:: YOUR INSTRUCTIONS ::
Examine each line of the data. Copy those that contain the string "this".

:: DATA PROVIDED ::

··········

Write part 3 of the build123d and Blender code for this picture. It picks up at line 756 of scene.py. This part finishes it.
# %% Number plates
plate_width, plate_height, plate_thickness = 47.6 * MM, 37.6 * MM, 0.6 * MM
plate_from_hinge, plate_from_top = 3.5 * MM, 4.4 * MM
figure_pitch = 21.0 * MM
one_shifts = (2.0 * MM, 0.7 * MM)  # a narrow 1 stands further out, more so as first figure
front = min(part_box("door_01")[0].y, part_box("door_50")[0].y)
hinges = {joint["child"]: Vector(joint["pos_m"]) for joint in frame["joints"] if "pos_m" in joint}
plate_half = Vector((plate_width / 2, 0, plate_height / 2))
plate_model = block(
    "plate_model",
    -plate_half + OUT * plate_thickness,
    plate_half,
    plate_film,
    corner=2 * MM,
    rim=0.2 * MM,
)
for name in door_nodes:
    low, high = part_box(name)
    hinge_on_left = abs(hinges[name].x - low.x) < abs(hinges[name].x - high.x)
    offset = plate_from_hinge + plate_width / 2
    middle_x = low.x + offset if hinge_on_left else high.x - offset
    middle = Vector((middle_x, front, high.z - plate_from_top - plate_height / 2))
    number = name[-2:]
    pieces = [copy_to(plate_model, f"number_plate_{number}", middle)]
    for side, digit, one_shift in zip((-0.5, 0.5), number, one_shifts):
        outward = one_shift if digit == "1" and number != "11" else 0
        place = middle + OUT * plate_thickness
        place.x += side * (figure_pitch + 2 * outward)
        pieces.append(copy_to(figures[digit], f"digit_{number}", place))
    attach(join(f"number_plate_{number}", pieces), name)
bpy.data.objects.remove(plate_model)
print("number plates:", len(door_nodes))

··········

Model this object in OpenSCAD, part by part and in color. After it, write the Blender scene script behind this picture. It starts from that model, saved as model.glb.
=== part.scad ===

··········

:: RESULT BELOW ::
Write part 3 of the build123d and Blender code for this picture. It picks up at line 756 of scene.py. This part finishes it.
Model this object in OpenSCAD, part by part and in color. After it, write the Blender scene script behind this picture. It starts from that model, saved as model.glb.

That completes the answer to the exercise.